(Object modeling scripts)
-=-=-

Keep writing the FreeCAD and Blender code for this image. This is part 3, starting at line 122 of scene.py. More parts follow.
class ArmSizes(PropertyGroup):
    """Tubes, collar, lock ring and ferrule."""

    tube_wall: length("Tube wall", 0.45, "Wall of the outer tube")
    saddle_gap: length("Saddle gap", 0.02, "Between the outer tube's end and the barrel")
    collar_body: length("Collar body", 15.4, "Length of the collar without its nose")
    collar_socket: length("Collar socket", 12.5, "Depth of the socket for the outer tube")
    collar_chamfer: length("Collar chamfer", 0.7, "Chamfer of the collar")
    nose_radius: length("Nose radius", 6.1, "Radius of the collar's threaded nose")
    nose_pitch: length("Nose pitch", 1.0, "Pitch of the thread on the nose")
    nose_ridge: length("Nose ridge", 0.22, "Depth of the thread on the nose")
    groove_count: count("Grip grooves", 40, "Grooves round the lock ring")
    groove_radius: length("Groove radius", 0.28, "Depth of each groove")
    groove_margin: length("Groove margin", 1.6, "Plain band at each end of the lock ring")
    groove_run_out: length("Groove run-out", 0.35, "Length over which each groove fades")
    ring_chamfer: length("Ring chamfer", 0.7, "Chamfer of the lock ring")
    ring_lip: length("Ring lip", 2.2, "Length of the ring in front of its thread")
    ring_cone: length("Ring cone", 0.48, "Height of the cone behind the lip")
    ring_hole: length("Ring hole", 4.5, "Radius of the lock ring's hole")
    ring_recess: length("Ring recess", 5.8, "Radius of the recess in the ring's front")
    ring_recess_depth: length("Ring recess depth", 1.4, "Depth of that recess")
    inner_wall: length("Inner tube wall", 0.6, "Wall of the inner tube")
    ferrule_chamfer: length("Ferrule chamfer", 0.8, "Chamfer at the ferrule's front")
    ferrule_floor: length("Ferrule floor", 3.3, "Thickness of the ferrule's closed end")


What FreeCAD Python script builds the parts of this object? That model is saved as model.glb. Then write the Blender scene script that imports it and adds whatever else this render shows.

-=-=-

_Exercise aim_
Check each line of the records above for the string "this", and report every line that has it.

_Answer in full_
Keep writing the FreeCAD and Blender code for this image. This is part 3, starting at line 122 of scene.py. More parts follow.
What FreeCAD Python script builds the parts of this object? That model is saved as model.glb. Then write the Blender scene script that imports it and adds whatever else this render shows.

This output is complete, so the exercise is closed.